> **Exercise aim**: Output all lines exactly.

> **Data lines**:
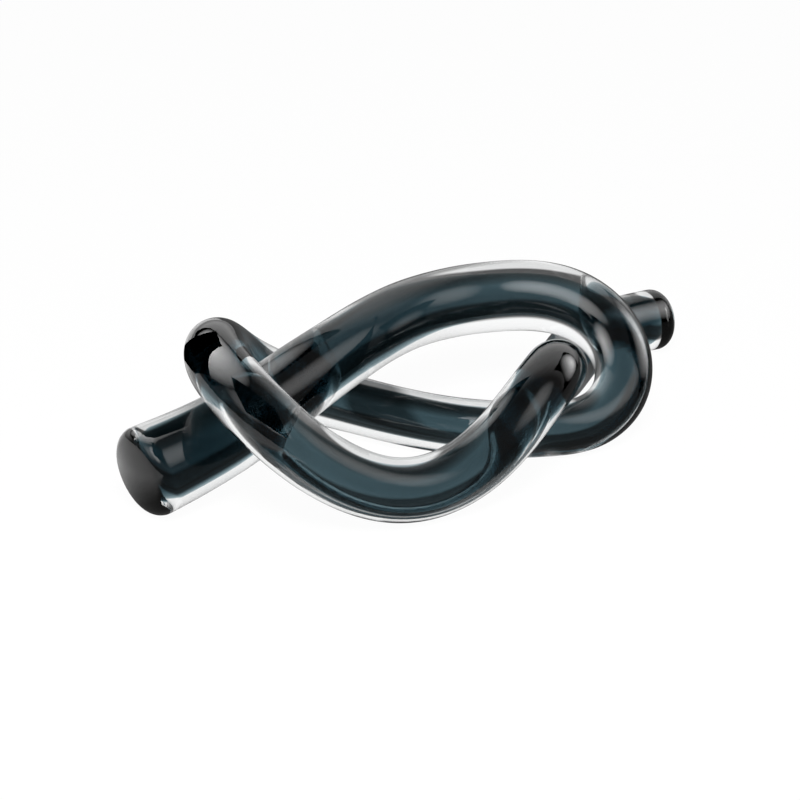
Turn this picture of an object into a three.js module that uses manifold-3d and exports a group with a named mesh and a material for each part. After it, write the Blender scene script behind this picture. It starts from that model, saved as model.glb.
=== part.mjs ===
// Glass knot sculpture: a round rod of cased glass, tied into a loose overhand knot while it was hot.
// A dark core runs through thick clear glass, and shows in both of the flat polished ends.
// Millimetres, +Z up. The knot lies on the plane z = 0, with its long side along X and the thick end at -X.

import * as THREE from 'three';
import { mergeVertices } from 'three/addons/utils/BufferGeometryUtils.js';
import Module from 'manifold-3d';

// Outside diameters of the rod, from the thick end to the thin end
const THICK_END_DIAMETER = 41.2;
const ARCH_DIAMETER = 33;
const CREST_DIAMETER = 33.2;
const RIGHT_LOOP_DIAMETER = 26.2;
const FLOOR_RUN_DIAMETER = 25.4;
const LEFT_LOOP_DIAMETER = 28.4;
const THIN_STRAND_DIAMETER = 28;
const THIN_END_DIAMETER = 31.4;

// Diameters of the dark core inside it
const CORE_THICK_END_DIAMETER = 21.8;
const CORE_ARCH_DIAMETER = 15.2;
const CORE_FLOOR_RUN_DIAMETER = 12.6;
const CORE_BELLY_DIAMETER = 13.3;
const CORE_THIN_END_DIAMETER = 16.4;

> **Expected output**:
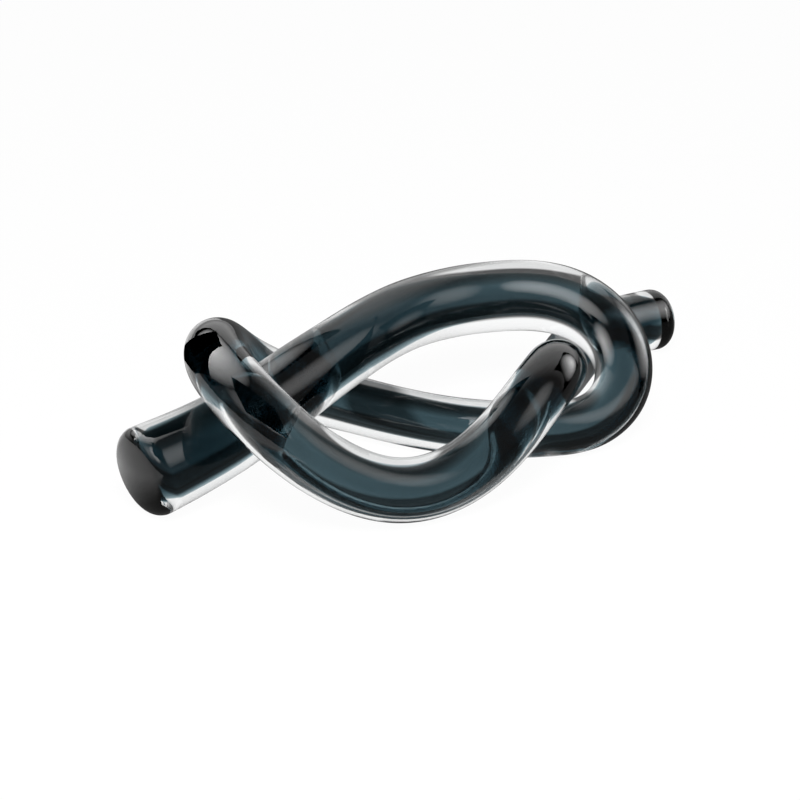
Turn this picture of an object into a three.js module that uses manifold-3d and exports a group with a named mesh and a material for each part. After it, write the Blender scene script behind this picture. It starts from that model, saved as model.glb.
=== part.mjs ===
// Glass knot sculpture: a round rod of cased glass, tied into a loose overhand knot while it was hot.
// A dark core runs through thick clear glass, and shows in both of the flat polished ends.
// Millimetres, +Z up. The knot lies on the plane z = 0, with its long side along X and the thick end at -X.

import * as THREE from 'three';
import { mergeVertices } from 'three/addons/utils/BufferGeometryUtils.js';
import Module from 'manifold-3d';

// Outside diameters of the rod, from the thick end to the thin end
const THICK_END_DIAMETER = 41.2;
const ARCH_DIAMETER = 33;
const CREST_DIAMETER = 33.2;
const RIGHT_LOOP_DIAMETER = 26.2;
const FLOOR_RUN_DIAMETER = 25.4;
const LEFT_LOOP_DIAMETER = 28.4;
const THIN_STRAND_DIAMETER = 28;
const THIN_END_DIAMETER = 31.4;

// Diameters of the dark core inside it
const CORE_THICK_END_DIAMETER = 21.8;
const CORE_ARCH_DIAMETER = 15.2;
const CORE_FLOOR_RUN_DIAMETER = 12.6;
const CORE_BELLY_DIAMETER = 13.3;
const CORE_THIN_END_DIAMETER = 16.4;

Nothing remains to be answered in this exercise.